The Millennium Challenge Corporation (MCC) of the United States has selected Mozambique for a second package of development support (known as a “compact”).
The MCC Board of Directors took the decision on Monday. MCC compacts are for five years, and are intended, the Board says, “to reduce poverty through targeted investments that increase economic growth”.
A press release from the US Embassy in Maputo said the news of the second compact was communicated to Mozambican President Filipe Nyusi by telephone on the same day.
The embassy release said “together with the almost 500 million dollars of development aid provided annually by the United States government, this choice of Mozambique by the MCC strengthens still further our commitment to effect a partnership with the country in promoting more inclusive economic growth and political reforms that strengthen the rule of law and democracy”.
Announcing the new compact for Mozambique, the MCC Chief Executive Officer, Sean Cairncross, said, “MCC works around the world to reduce poverty through economic growth—consolidating democratic and free–market reforms, and enabling public and private sector collaboration to create jobs, sustainable growth, and better economic opportunities within our partner countries.”
The first MCC compact was signed in 2007 and ran for five years. It was a grant of 506.9 million dollars, of which only 447.9 million (88 per cent) was spent.
The largest component was a water and sanitation project budgeted at 203.6 million dollars intended to improve access to safe, reliable water supplies and sanitation services. According to the MCC’s own summary of the first compact, project teams constructed more than 614 rural water points (boreholes with hand pumps), upgraded and expanded two municipal drainage systems, and upgraded and expanded two urban water supply systems.
But although the median household year-round trip time to the primary water source fell by 62 minutes and dry-season roundtrip time fell by 129 minutes, the MCC admits that this project had “no statistically significant impact” on health-related outcomes, household income or the poverty rate.
Road building and rehabilitation was to have taken 176.3 million dollars of the compact (although only 136.8 million dollars was actually spent). The target was to rehabilitate 491 kilometres on key stretches of the main north-south highway (EN1), but this target was eventually cut back to 253 kilometres. The work was not completed until December 2014, well after the end of the compact.
39 million dollars was earmarked for a land tenure services project and 17.4 million dollars to a farmer income support project.

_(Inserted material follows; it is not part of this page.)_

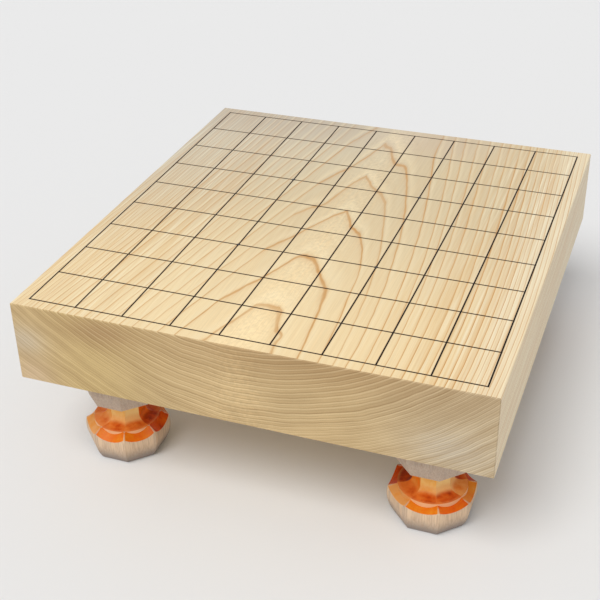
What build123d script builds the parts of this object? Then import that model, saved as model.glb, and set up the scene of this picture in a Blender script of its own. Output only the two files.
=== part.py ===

The key aim of the latter project was to improve the productivity of coconut farmers in the central province of Zambézia by removing palm trees affected by lethal yellowing disease. MCC claims that more than 780,000 disease-resistant seedlings were planted and more than 15,000 farmers were trained in coconut pest and disease surveillance and control.

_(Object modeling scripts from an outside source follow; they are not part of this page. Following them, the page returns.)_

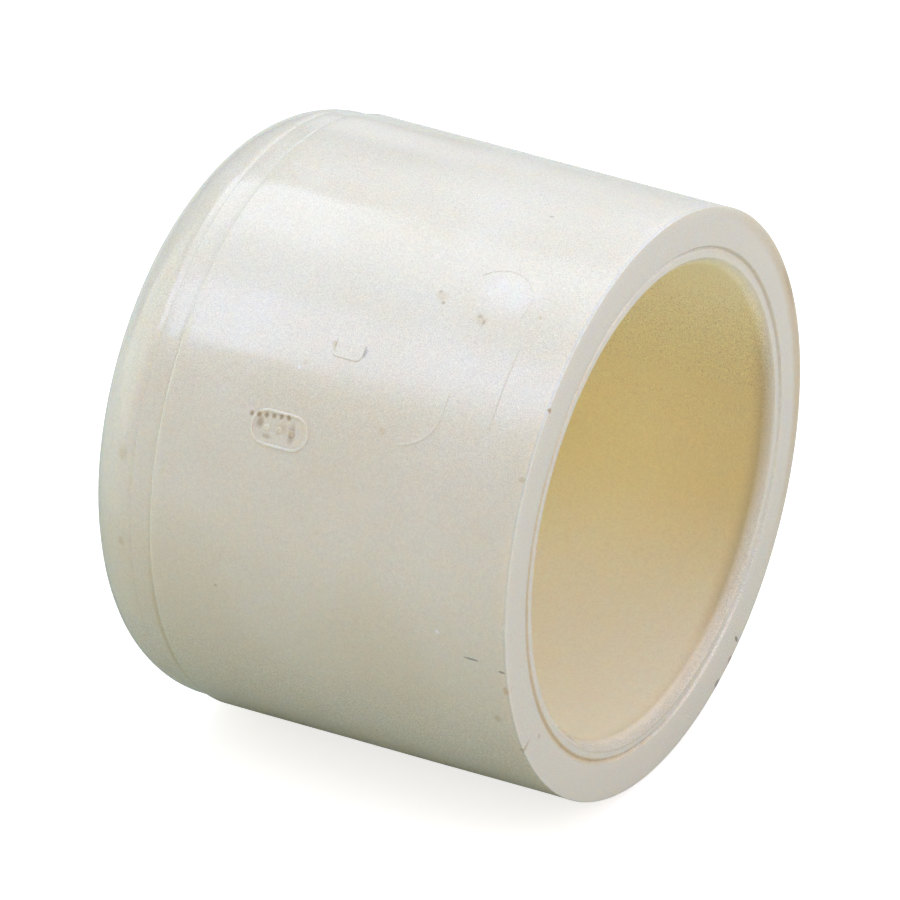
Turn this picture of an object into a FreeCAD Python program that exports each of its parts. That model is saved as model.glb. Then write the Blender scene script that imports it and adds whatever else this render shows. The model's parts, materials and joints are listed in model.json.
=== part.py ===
import FreeCAD, Part
import os
import Sketcher

# Socket pipe cap for 22 mm (3/4 in copper-tube-size) plastic pipe: one injection moulding.
# Millimetres. The cap lies on its side with its axis along X. The origin is the centre of the
# rim face, +X points out of the mouth, the closed crown is at -X, and +Z is up.

# Driving sizes: name, value, meaning.
SIZES = (
    ("pipe_diameter", 22.22, "outside of the pipe that the socket takes"),
    ("socket_clearance", 0.03, "radial gap round the pipe"),
    ("socket_depth", 17.8, "rim face to pipe stop"),
    ("socket_wall", 2.81, "wall round the socket at the rim"),
    ("barrel_draft", 0.55, "degrees the barrel widens from rim to seam"),
    ("stop_to_seam", 0.6, "pipe stop to the end of the barrel"),
    ("seam_step", 0.15, "how far the barrel stands proud of the crown"),
    ("seam_depth", 0.1, "depth of the seam groove under the crown's edge"),
    ("seam_width", 0.2, "length of the seam groove"),
    ("seam_round", 0.1, "round on the barrel's edge at the seam"),
    ("land_length", 0.9, "straight land from the seam groove to the crown's corner"),
    ("corner_round", 3.0, "outer corner between land and crown"),
    ("crown_radius", 38.0, "spherical radius of the closed end"),
    ("end_wall", 2.85, "wall of the closed end"),
    ("stop_width", 1.2, "width of the pipe stop ledge"),
    ("recess_round", 1.6, "inner corner behind the pipe stop"),
    ("rim_round", 0.15, "round on the rim's outer edge"),
    ("entry_chamfer", 0.4, "lead-in chamfer at the socket's mouth"),
    ("lip_width", 0.86, "band between the socket wall and the witness ring"),
    ("lip_setback", 0.05, "how far the band lies behind the rim face"),
    ("witness_width", 0.22, "width of the witness ring's groove"),
    ("witness_depth", 0.1, "depth of the witness ring's groove"),
    ("gate_radius", 2.2, "dimple round the moulding gate"),
    ("gate_depth", 0.3, "depth of that dimple"),
    ("gate_stub_radius", 0.9, "stub left where the gate was trimmed"),
    ("mark_station", 12.44, "rim face to the centre of the oval mark"),
    ("mark_angle", 63.0, "degrees from the top, round the near side, to the oval mark"),
    ("mark_length", 3.0, "oval mark along the axis"),
    ("mark_height", 1.75, "oval mark round the barrel"),
    ("mark_border", 0.22, "width of the oval's raised border"),
    ("mark_raise", 0.12, "how far the mark stands off the barrel"),
    ("dot_radius", 0.17, "radius of one raised dot"),
    ("dot_pitch", 0.62, "spacing of the dots"),
)

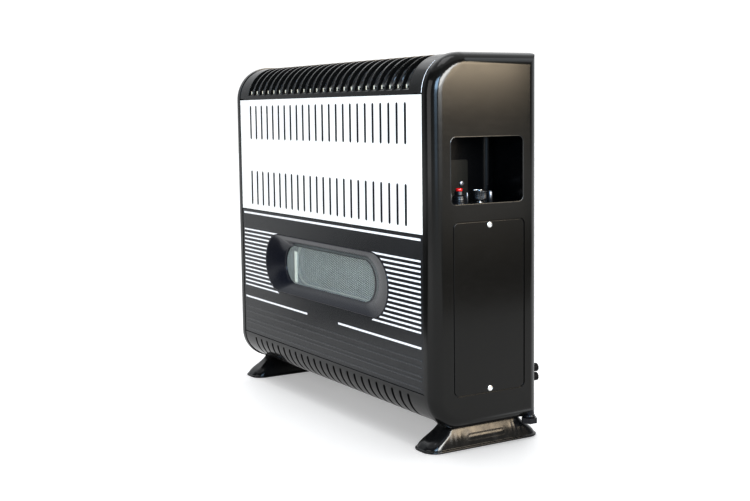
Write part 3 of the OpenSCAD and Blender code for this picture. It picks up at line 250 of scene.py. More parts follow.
PAINTS = {
    "black_enamel": dict(colour=(0.0042, 0.0039, 0.0034), rough=0.15, ior=1.36),
    "dark_panel": dict(colour=(0.0110, 0.0115, 0.0125), rough=0.24, ior=1.36, depth=0.000012),
    # cut: the near-black painted shade for the panel's slot walls
    "cream_panel": dict(colour=(0.86, 0.845, 0.81), rough=0.40, tint=0.015, edge=0, dust=0,
                        cut=(0.02, 0.02, 0.02)),
    "firebox_enamel": dict(colour=(0.03, 0.03, 0.033), rough=0.45),
    "white_print": dict(colour=(0.84, 0.82, 0.82), rough=0.38, tint=0.02, edge=0, dust=0),
    "surround_black": dict(colour=(0.0070, 0.0078, 0.0125), rough=0.21, ior=1.46, edge=0),
    "gloss_black": dict(colour=(0.0045, 0.0042, 0.0036), rough=0.10, ior=1.5, edge=0.1),
    # darker than the cheeks' black enamel: painted shade inside the niche
    "niche_black": dict(colour=(0.0012, 0.0012, 0.0014), rough=0.20, ior=1.27, edge=0),
    "plate_black": dict(colour=(0.0050, 0.0046, 0.0034), rough=0.34, ior=1.27, edge=0),
    # a darker, yellower copy of the cream paint for the hooks deep in the top grille's slots: painted shade
    # and warm light
    "hook_cream": dict(colour=(0.62, 0.57, 0.46), rough=0.45, edge=0, dust=0),
    "frame_grey": dict(colour=(0.105, 0.10, 0.125), rough=0.4),
    # black for the cloths on the floor; also for the guard's rim, where it is painted shade
    "frame_black": dict(colour=(0.012, 0.012, 0.013), rough=0.4, edge=0),
}
METALS = {
    "galvanised_sheet": dict(colour=(0.50, 0.51, 0.52), rough=0.40, spangle=115, tint=0.07),
    "bright_steel": dict(colour=(0.80, 0.80, 0.79), rough=0.2, spangle=300),
    "guard_steel": dict(colour=(0.56, 0.58, 0.52), rough=0.5, spangle=300, metallic=0.0),
    "burner_steel": dict(colour=(0.60, 0.59, 0.57), rough=0.3, spangle=40, stretch=(1, 12, 12)),
    "brass_fitting": dict(colour=(0.66, 0.50, 0.22), rough=0.28, spangle=200),
    "copper_tube": dict(colour=(0.66, 0.34, 0.20), rough=0.30, spangle=90),
    "valve_alloy": dict(colour=(0.56, 0.57, 0.58), rough=0.42, spangle=500),
    # a dark copy of bright steel for the screw and posts inside the niche: painted shade
    "dull_steel": dict(colour=(0.17, 0.17, 0.18), rough=0.46, spangle=300),
    "tab_steel": dict(colour=(0.56, 0.59, 0.52), rough=0.4, spangle=300, metallic=0.0),
}
MOULDINGS = {
    "foot_black": dict(colour=(0.0035, 0.0035, 0.0036), rough=0.17, depth=0.000004, edge=0.02, ior=1.4),
    "fibre_seal": dict(colour=(0.62, 0.60, 0.54), rough=0.85, grain=500, depth=0.0002),
    "refractory": dict(colour=(0.075, 0.078, 0.070), rough=0.8, grain=260, depth=0.0002),
    "lead_red": dict(colour=(0.42, 0.04, 0.03), rough=0.55),
    "knob_black": dict(colour=(0.004, 0.004, 0.0048), rough=0.30, depth=0.000006, edge=0.03, ior=1.33),
    "nut_black": dict(colour=(0.0035, 0.0035, 0.005), rough=0.16, edge=0.03, ior=1.36),
    "button_red": dict(colour=(0.50, 0.008, 0.008), rough=0.22, edge=0.05),
    "spacer_rubber": dict(colour=(0.0015, 0.0015, 0.0018), rough=0.45, grain=600, depth=0.00004, edge=0.005,
                          ior=1.2),
    # near black and hardly reflecting: the painted shadow of the seam strips
    "seal_black": dict(colour=(0.0008, 0.0008, 0.0008), rough=0.6, grain=600, depth=0.00004, edge=0, ior=1.1),
}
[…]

In the areas worst hit by the disease, the project “had a measurable and significant impact on households’ adoption of alternative crops”, but MCC admits that “the magnitude of the increase was small and did not result in an impact on household income”.
The delay in completing some of the projects in the first compact meant that Mozambique did not become immediately eligible for a second contract.
The MCC now claims that the first compact was brought to a successful conclusion in September 2013, and that “a new compact would build on the country’s continued commitment to sector reform and MCC’s strong relationship with the country”.
So far, there is no indication about what will be included in the new compact or how much money will be involved.
The MCC is an agency of the United States government, which was set up by the US Congress in 2004. It claims to be an independent agency that is not run either by the State Department or by the US Agency for International Development (USAID).